The good new is that after the coronation of Felipe VIth they had no more options that finally being involved in politics. They became the think tank of the center right party UPyD but, in the end, they have joined the liberal right party Ciudadanos, whose program is the IMF recommendations. At least, we can say that in Spain IMF runs for elections and they try to have a democratic legitimacy. It makes the Spanish case very interesting and even an anomaly. After their failed coup, the technocrats have become politicians and their pretentions of narrowing the democratic space of the public debate in the name of the science that they represent as scholars is now a nonsense, because they are simply politicians.

SIRERA MIRALLES

Carles Sirera Miralles (València, 1981) is a Spanish historian and adjunct professor in the University of Valencia. His principal lines of research focused on the problems of the democratization in Europe, especially during the end of Nineteenth Century and the beginnings of the Twentieth Century.
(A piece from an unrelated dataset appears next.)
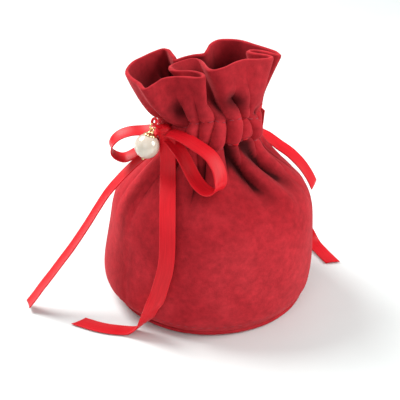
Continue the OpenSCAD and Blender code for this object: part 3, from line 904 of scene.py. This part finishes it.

As social historian, he has wrote about the sports and sociability and his thesis, Un título para las clases medias, is one of the most completed and relevant studies on the subject of the secondary school in Spain. His intellectual influences are the Alltagsgeschichte school, Norbert Elias, Fritz K. Ringer and all historians who, although the limitations of our discipline, think that is possible reach some kind of valid, useful and interesting knowledge.